Catching, let alone spotting, the drug subs is difficult. The Naval
Intelligence officer compared it to patrolling the entire country as
a sheriff with three cars. "So if there's someone in Texas holding up
a 7-Eleven, and somebody's in Baltimore mugging somebody," he said,
"you have to move."

The cocaine packed inside provides a built-in ballast, giving the
boats, which are painted the color of the ocean, about a foot of
freeboard above the surface. With little or no steel, the
fiberglass-and-wood boats have a low radar signature. Some semisubs
use lead pads to shield the hot engines from the military's infrared
sensors. Bigfoot II is among the newer models that have piping along
the bottom to allow the water to cool the exhaust as the ship moves,
making it even less susceptible to infrared detection.

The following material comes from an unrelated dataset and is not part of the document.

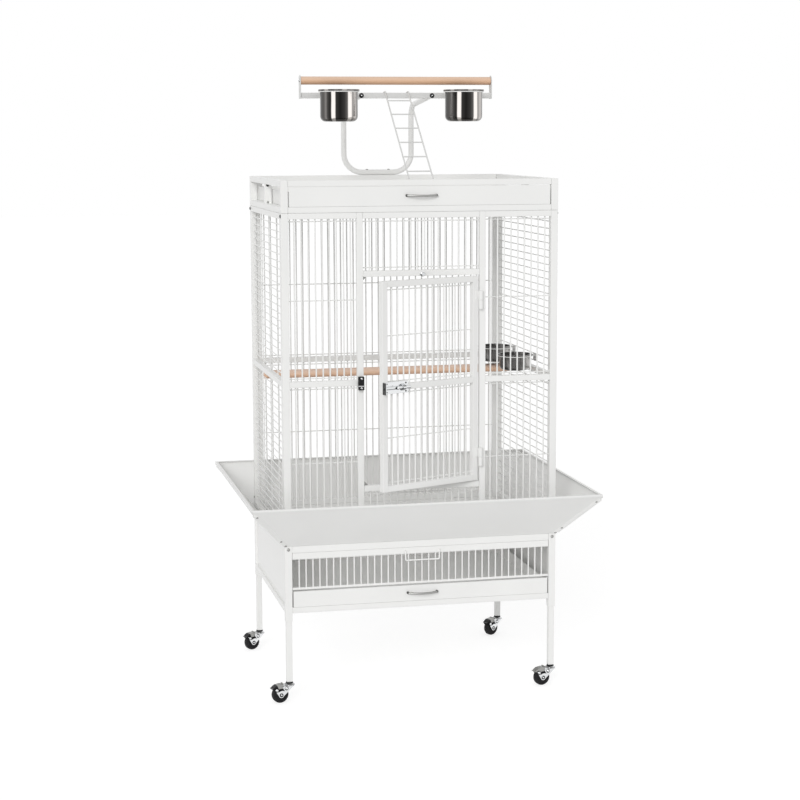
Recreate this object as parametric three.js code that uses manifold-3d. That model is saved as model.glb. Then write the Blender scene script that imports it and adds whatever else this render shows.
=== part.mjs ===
// Play-top parrot cage on a caster stand: barred walls with a swing door, seed skirts, a slide-out
// floor grate and two slide-out trays, feeding cups in rings, perches, and a play gym on the roof.
// Millimetres, +Z up, front towards -Y, origin on the floor under the middle of the cage.

import * as THREE from 'three';
import { mergeVertices } from 'three/addons/utils/BufferGeometryUtils.js';
import Module from 'manifold-3d';

const wasm = await Module();
wasm.setup();

// Whole cage
const body_width = 762;
const body_depth = 578;
const leg_bottom_height = 56.2;
const stand_top_height = 433.7;
const wall_height = 896;
const top_box_height = 85.6;
const seat_gap = 0.3;
const cut_overrun = 1;
const weld_depth = 1.5;

// Tube, bar and sheet stock
const post_size = 19;
const rail_size = 16;
const wall_thickness = 16;
const stile_width = 17;
const bar_size = 4;
const bar_pitch = 19;
const wire_size = 3;
const wire_pitch = 20;

// Front openings and rails
const mid_rail_rise = 431;
const door_opening_width = 322;
const sill_top_rise = 157;
const door_opening_height = 567.5;
const back_stile_width = 12;

// Door, its hinges and its latch
const door_side_gap = 3;
const door_stile_width = 16;
const door_open_degrees = 23;
const hinge_radius = 6;
const hinge_face_gap = 0.5;
const hinge_inset = 2;
const hinge_length = 50;
const hinge_drop = 40;
const hinge_pin_radius = 2.5;
const hinge_pin_clearance = 0.5;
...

"It's amazing what they can build in the mangrove swamps," the
officer said, as he walked across the ship. "They take basic
ingenuity and engineering and sculpt it to meet their needs." He went
on to say, "To underestimate their intelligence is a mistake."
Indeed, military and civilian researchers are racing to improve
detection capabilities. In February, the officer spent a week driving
Bigfoot II through the waters around Key West to test sensors used to
identify the vehicles.

Daniel Stilwell, an engineer at the Autonomous Systems and Controls
Laboratory at Virginia Tech, told me he is doing work for the Office
of Naval Research on a small robotic boat that may one day be able
"to operate 1,000 miles upriver and find the drug subs before they're
ever deployed." But the Navy declined to reveal more. "Providing
clues about new capabilities would encourage the traffickers to make
tailored improvements that oppose these efforts," Peter Vietti, a
spokesman, said.

THREE DAYS AFTER Bigfoot II was seized, another semisub was detected
at sea, and the Coast Guard cutter Midgett was sent to intercept it.
"It was like '20,000 Leagues Under the Sea,' " said the boarding
officer of the Midgett.

The Midgett crew seized Arboleda-Palacios and the other smugglers,
along with the cocaine, though the sub sank as they did so.
Frequently, drug subs are scuttled by crews facing capture, taking
the legal evidence down with the ship. But confiscating the drugs is
no longer as crucial as it once was. The Drug Trafficking Vessel
Interdiction Assistance Act, which became law in October, now allows
the United States to prosecute someone for merely being on board a
semisub. Earlier this month, the first semisub crew members were
convicted under this law (Arboleda-Palacios was sentenced under older
drug laws to 108 months). Such a law does not exist in Colombia. But
Colombia's defense minister, Juan Manuel Santos, told me that one is
in the works and could be enacted as early as June. He said the
country is also looking to ban certain plastics used in semisub
production. "We're trying to detect small factories of these
semisubmersibles," he said. "We have to be also as audacious in terms
of inventing a way to detect them."

Legal and technical audacity may be required. As John Pike, a defense
expert and the director of GlobalSecurity.org, told me, "If Al Qaeda
decided they wanted to attack the homeland, or Iran decided they can
attack the American homeland, this might be the way of getting in."
Then he added, "This is the 21st-century equivalent of German U-boats."

How semisubs will evolve is difficult to predict, Nimmich said as we
walked outside his office. Nearby, workers were putting up American
flags and bleachers to celebrate an anniversary: the task force had
been fighting the drug wars for 20 years. At some upcoming
anniversary, it may be fighting fully submersible subs far
underwater. Nimmich wouldn't put it past the cartels. "If I was in
their business," he said, "it would be a technology I would be exploring."

The crew quarters of Bigfoot II, which was captured last September,
had a repurposed wooden steering wheel from a fishing boat, above.
Cocaine was stored in the bow, opposite page.